Ideally, allies would maintain their commitment to NATO and everything would go on as normal, but that’s not the most likely scenario, Clark said.
“All the major powers in Europe are part of NATO still. So in theory, NATO would continue as before without any kind of abatement,” he said. “As the U.K. comes out of this extended recapitalization of the Royal Navy, they are going to be the newest force with the best stuff in all of Europe. And the question then will be are they going to be treated as a full partner in all European security operations, and I’m thinking they maybe won’t be.”
That may leave the U.K. in a position where it will want to forge even closer ties with the U.S. — a likely scenario, according to Hendrix, the Telemus analyst.
“One prediction I will make is that the United Kingdom is going to reach out to the United States to strengthen economic and military ties going forward,” Hendrix said. “If there is a hard Brexit [where Britain leaves the EU without a trade deal] and a lot of hurt feelings between the U.K. and Europe, you’ll see the U.K. pivot to Trump, and I think Trump will welcome them.

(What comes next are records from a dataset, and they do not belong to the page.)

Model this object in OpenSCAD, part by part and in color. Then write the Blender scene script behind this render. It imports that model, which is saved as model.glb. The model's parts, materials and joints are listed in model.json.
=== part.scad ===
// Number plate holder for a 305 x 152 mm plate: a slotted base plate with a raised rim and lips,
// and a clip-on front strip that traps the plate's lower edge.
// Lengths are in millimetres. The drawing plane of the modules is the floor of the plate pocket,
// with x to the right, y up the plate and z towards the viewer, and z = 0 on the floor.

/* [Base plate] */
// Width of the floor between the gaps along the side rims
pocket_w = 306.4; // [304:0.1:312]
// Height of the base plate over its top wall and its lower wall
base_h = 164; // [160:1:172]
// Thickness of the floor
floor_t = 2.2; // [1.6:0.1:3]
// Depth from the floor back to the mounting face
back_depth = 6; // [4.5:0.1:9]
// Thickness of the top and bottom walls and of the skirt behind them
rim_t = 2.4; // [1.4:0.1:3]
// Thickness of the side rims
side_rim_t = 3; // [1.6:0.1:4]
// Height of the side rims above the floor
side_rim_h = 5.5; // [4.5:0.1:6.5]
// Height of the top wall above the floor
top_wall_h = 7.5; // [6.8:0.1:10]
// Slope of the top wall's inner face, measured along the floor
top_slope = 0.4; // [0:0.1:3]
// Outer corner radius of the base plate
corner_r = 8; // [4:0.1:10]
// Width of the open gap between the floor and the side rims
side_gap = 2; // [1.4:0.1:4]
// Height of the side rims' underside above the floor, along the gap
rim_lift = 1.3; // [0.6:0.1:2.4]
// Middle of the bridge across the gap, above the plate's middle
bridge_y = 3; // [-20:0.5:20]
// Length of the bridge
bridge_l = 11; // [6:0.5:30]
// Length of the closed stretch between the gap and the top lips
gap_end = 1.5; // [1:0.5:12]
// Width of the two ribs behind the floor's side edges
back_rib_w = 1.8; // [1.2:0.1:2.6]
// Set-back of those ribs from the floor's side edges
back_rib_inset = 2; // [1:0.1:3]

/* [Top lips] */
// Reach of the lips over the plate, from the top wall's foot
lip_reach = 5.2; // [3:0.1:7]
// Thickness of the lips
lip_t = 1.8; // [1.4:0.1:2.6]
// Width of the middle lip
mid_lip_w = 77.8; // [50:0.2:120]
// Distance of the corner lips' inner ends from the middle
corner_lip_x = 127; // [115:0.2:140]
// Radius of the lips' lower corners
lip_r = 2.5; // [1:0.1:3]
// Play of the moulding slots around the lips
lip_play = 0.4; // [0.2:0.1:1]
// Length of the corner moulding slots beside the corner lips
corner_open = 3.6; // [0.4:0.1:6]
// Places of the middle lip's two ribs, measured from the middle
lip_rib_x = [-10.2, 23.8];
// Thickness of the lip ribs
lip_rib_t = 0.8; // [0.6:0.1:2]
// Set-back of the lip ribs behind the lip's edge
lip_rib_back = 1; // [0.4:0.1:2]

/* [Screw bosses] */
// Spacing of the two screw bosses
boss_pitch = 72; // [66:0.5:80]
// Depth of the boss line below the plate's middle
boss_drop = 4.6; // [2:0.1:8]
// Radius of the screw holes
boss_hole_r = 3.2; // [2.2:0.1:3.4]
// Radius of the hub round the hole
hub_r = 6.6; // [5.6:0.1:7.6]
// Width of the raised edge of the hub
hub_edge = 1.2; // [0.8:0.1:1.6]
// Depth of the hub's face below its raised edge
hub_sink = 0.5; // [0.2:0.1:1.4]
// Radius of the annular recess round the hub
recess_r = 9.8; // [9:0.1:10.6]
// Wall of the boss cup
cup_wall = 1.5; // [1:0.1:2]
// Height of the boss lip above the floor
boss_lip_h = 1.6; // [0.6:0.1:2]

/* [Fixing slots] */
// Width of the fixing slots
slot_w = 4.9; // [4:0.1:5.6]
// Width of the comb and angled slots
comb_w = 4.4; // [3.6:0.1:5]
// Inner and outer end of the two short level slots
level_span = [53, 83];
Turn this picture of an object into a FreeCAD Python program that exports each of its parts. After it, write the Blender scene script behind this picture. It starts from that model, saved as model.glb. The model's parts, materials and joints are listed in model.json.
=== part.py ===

I think he views the EU with skepticism, so I think there will be a move to strengthen economic, military and intelligence ties.”
In the meantime, countries on the continent will have to grapple with what Brexit means for the idea of a collective foreign policy, said Chalmers, the RUSI analyst.
“The EU as an institution is looking for EU strategic autonomy rather than European strategic autonomy, and those two things will be different from each other in a way they haven’t been when the U.K. was a member of the EU,” Chalmers said. “For most Europeans, Europe and the EU have been synonymous. Now, one of the major European powers will be outside that structure. We haven’t yet worked out what that will be. The U.K. could maintain a very close, special relationship with the EU; or we could see a more profound break where the U.K. sets its foreign policy against the EU. I don’t think that’s very likely, but we can’t rule anything out.”